Your instructions: Search the material below for the string "corner" and extract each line that has it.

## BEGIN Material

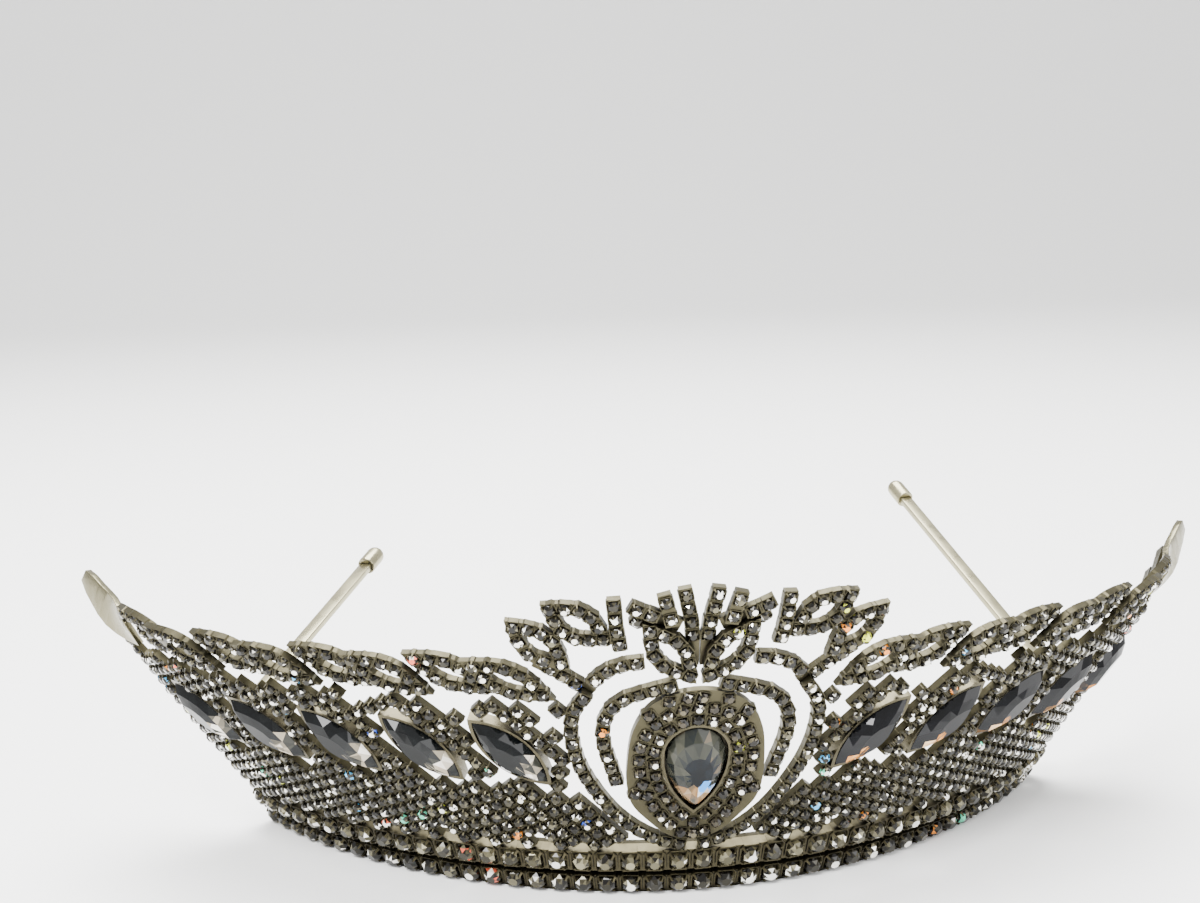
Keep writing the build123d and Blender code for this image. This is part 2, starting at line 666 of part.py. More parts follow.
def leg_cap(side):
    """Rounded cap dipped over the end of a leg."""
    root, tip, way = leg_line(side)
    plane = Plane(origin=tip - way * (CAP_LENGTH * CAP_BARREL), x_dir=Vector(0, 0, 1).cross(way), z_dir=way)
    ball = Solid.make_sphere(CAP_WIDTH / 2)
    barrel = Solid.make_cylinder(CAP_WIDTH / 2, CAP_LENGTH * CAP_BARREL)
    body = (barrel + ball.moved(Pos(0, 0, CAP_LENGTH * CAP_BARREL))).moved(plane.location)
    return (body - leg(side)).solid()


def leg_pad(side):
    """Soldered plate between a leg and the back of the wall."""
    plane = navette_plane(LEG_NAVETTE, -CUP_DEPTH - SEAT - PAD_THICKNESS)
    corner = Pos(LEG_SEATS[side] - PAD_LENGTH / 2, -PAD_WIDTH / 2, 0)
    pad = Solid.make_box(PAD_LENGTH, PAD_WIDTH, PAD_THICKNESS).moved(plane.location * corner)
    pad = pad.mirror(Plane.YZ) if side == "left" else pad
    return (pad - leg(side)).solid()


# ---- write every node ----
def write(name, solids):
    """One STEP file per node."""
    export_step(solids[0] if len(solids) == 1 else Compound(solids), "parts/" + name + ".step")


def write_pair(name, solids):
    """Right-hand node, and its mirror image as the left-hand one."""
    write(name + "_right", solids)
    write(name + "_left", [one.mirror(Plane.YZ) for one in solids])


def both(solids):
    """Solids of the right half with their mirror images."""
    return solids + [one.mirror(Plane.YZ) for one in solids]


write_pair("foot_band", [foot_band_right()])
write_pair("lower_chain", [foot_chain_right()])
write_pair("upper_chain", [top_chain_right()])
write("lower_chain_stones", both(foot_stones(LOWER_STONES)))
write("upper_chain_stones", both(foot_stones(TOP_CHAIN_LOW + TOP_CHAIN_HEIGHT / 2)))
write_pair("tulip_arm", [strip(TULIP)])
write("tulip_stones", both(stones(spots(TULIP))))
write_pair("inner_ring", [strip(RING)])
write("inner_ring_stones", both(stones(spots(RING))))
write("pear_cup", [pear_cup()])
write("pear_stone", [pear_stone()])
write("pear_surround", [surround_plate()])
write("pear_surround_stones", surround_stones())

heart_arms, heart_gems = leaf(*HEART_LEAF)
high_arms, high_gems = leaf(*HIGH_LEAF)
side_arms, side_gems = leaf(*SIDE_LEAF)
write_pair("heart_leaf", heart_arms)
write_pair("high_leaf", high_arms)
write_pair("side_leaf", side_arms)
write_pair("prongs", [strip(PRONG_IN, BEHIND), strip(HEART_BAND, BEHIND), strip(PRONG_OUT)])
write_pair("shoulder_arms", [strip(SHOULDER, BEHIND), strip(ARCH)])
write_pair("knob_arms", [strip(KNOB_ARM), strip(KNOB_POST)])
crest_gems = heart_gems + high_gems + side_gems
covered = list(TULIP + RING)
for path in (PRONG_OUT, ARCH, KNOB_ARM, KNOB_POST):
    crest_gems += stones(spots(path))
    covered += path
for tips in (HEART_LEAF, HIGH_LEAF, SIDE_LEAF):
    for way in (1, -1):
        covered += leaf_arm(*tips, way)[2]
for path in (SHOULDER, PRONG_IN, HEART_BAND):
    crest_gems += stones(uncovered(path, covered), top=BEHIND)
write_pair("crest_stones", crest_gems)

edge_arms, edge_gems = edge_leaves_right()
write_pair("edge_leaves", edge_arms)
write_pair("edge_leaf_stones", edge_gems)
for k in range(NAVETTES):
    write_pair("navette_cup_" + str(k + 1), [navette_cup(k)])
write_pair("navette_stones", [navette_stone(k) for k in range(NAVETTES)])
pave_bars, pave_gems = pave_rows_right()
write_pair("pave_rows", pave_bars)
write_pair("pave_stones", pave_gems)
write_pair("end_tab", [end_tab()])
for side in ("left", "right"):
    write("leg_" + side, [leg(side)])
    write("leg_cap_" + side, [leg_cap(side)])
    write("leg_pad_" + side, [leg_pad(side)])
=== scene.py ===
"""Looks of a bridal tiara made of plated cup chain, navettes and a pear stone.

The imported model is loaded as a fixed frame.  Each round stone of the frame is replaced by
a faceted one in a claw cup of its own, the large stones get real facets, and the legs,
their caps and the end tabs are finished as soft-edged metal.  Lengths are in metres, and
the constant MM turns millimetres into them.
"""

import logging
import math
import random
from dataclasses import dataclass, field
from enum import Enum
from typing import Any, Callable, Iterable, Sequence

import bmesh
import bpy
from mathutils import Matrix, Vector
from mathutils.kdtree import KDTree


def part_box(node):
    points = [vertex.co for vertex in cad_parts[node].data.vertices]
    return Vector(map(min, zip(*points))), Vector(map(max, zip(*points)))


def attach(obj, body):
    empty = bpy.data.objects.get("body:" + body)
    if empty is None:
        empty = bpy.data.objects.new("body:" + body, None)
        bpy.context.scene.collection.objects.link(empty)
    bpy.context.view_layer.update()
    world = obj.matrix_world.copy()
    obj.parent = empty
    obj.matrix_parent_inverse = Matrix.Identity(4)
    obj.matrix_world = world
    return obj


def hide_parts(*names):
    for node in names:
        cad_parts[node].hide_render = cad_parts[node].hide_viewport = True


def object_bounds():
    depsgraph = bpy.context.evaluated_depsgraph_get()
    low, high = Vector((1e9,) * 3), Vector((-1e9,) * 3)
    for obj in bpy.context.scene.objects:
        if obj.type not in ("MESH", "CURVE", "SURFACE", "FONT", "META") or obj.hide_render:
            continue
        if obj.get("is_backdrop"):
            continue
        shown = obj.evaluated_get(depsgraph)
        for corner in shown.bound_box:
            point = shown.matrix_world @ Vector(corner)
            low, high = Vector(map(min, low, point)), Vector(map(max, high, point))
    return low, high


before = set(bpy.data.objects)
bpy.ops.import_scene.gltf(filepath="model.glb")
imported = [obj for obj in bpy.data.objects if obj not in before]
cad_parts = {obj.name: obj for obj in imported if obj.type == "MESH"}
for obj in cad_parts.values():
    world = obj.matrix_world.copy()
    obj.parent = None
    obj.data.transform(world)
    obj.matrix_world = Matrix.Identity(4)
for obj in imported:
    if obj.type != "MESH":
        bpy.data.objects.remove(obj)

LOG = logging.getLogger("tiara")
MM = 0.001
BODY = "root"
SENSOR_MM = 36.0
WELD = 1e-6                     # vertices nearer than this are one
NEIGHBOUR = 1.35                # cup pitches within which another cup is a neighbour
CROWN_RISE = 1.1                # a round stone stands this much taller than its radius
FACET_SPREAD = 0.13             # how far a large facet may differ from its place's tone
NAVETTE_FULLNESS = 0.98
PEAR_SHARE = 0.90               # share of its seat's length that the pear fills
GLASS_IOR = 1.5
COAT_ROUGHNESS = 0.03
IN_LINE = 0.94                  # cosine from which a neighbour lies along the expected row


# ---------------------------------------------------------------- nodes and colours


def linear(code: str) -> tuple[float, float, float, float]:
    """Turns an sRGB hex colour into a linear one.

    Args:
        code: Six hex digits, with or without a leading mark.

    Returns:
        Red, green, blue and an alpha of one.
    """
    digits = code.lstrip("#")
    parts = [int(digits[i:i + 2], 16) / 255 for i in (0, 2, 4)]
    lit = [c / 12.92 if c <= 0.04045 else ((c + 0.055) / 1.055) ** 2.4 for c in parts]
    return lit[0], lit[1], lit[2], 1.0


def add_node(tree: bpy.types.NodeTree, kind: str, settings: dict[str, Any] | None = None,
             inputs: dict[Any, Any] | None = None) -> bpy.types.Node:
    """Adds a node with its settings, its values and its links.

    Args:
        tree: The tree that gets the node.
        kind: The node's type.
        settings: Properties of the node itself.
        inputs: A value or a source socket for each named or numbered input.

    Returns:
        The new node.
    """
    node = tree.nodes.new(kind)
    for key, value in (settings or {}).items():
        setattr(node, key, value)
    for key, value in (inputs or {}).items():
        if isinstance(value, bpy.types.NodeSocket):
            tree.links.new(value, node.inputs[key])
        else:
            node.inputs[key].default_value = value
    return node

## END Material

Exercise output:
    corner = Pos(LEG_SEATS[side] - PAD_LENGTH / 2, -PAD_WIDTH / 2, 0)
    pad = Solid.make_box(PAD_LENGTH, PAD_WIDTH, PAD_THICKNESS).moved(plane.location * corner)
        for corner in shown.bound_box:
            point = shown.matrix_world @ Vector(corner)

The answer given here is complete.